Даня был исключительно добрым, чистым и сердечным человеком. Дружба наша началась на «Ассе». Вокруг меня тогда была компания людей, изъяснявшихся на каком-то непонятном наречии — Цой, Гребенщиков, Курехин, Африка. Они понимали друг друга, а меня в те редкие моменты, когда я им хотел что-то сообщить, не понимали совсем. Поразительным образом Даня, ученый в костюме и галстуке, понимал обе стороны, был для нас переводчиком. Он обладал этим редчайшим для серьезного критика качеством: осваиваться в разных культурных кодах, легко пересекать границы и нарушать конвенции. Это редкое качество среди больших критиков, а он, конечно, им являлся. Лично мне всю жизнь было грустно, я никогда не понимал, зачем человеку, так тонко чувствующему искусство, тратить жизнь на какую-то «систему», которая все равно обречена на недоступную нашему пониманию кафкианскую логику. Я давно на нее плюнул. И все плюнули. А он все хотел что-то доказать! Разобраться! Донести до них мысль! Чтоб они вменились и стали жить по законам здравого смысла и всеобщей пользы!
Он всегда писал про мои картины уклончиво хорошо, как они того и заслуживают. Возможно, в деле возвращения зрителей в кинотеатры, на меня у него не было большой надежды. А зритель этот, который от кинотеатров уклоняется, покоя ему не давал.

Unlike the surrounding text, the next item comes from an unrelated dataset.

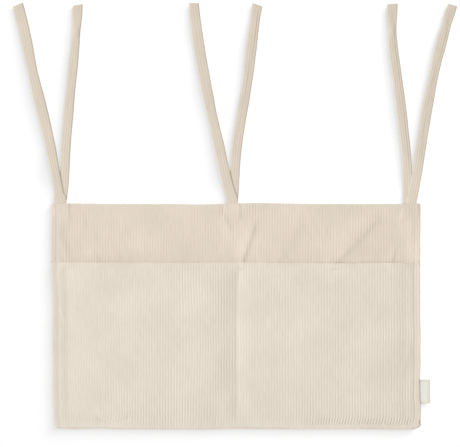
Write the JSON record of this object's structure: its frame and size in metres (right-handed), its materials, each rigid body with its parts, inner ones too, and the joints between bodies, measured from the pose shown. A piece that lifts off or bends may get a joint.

В Дане, конечно, жила большая тоска по чему-то художественному. Я вот теперь думаю, что может быть и борьбой с системой, переговорами с системой, конфликтами с системой, подсчетом зрителей он так увлекся, что не хватало ему в современном искусстве именно художественной материи. Материи искусства. Тридцать лет мы дружили, говоря каждый о своем. Мне будет его очень не хватать.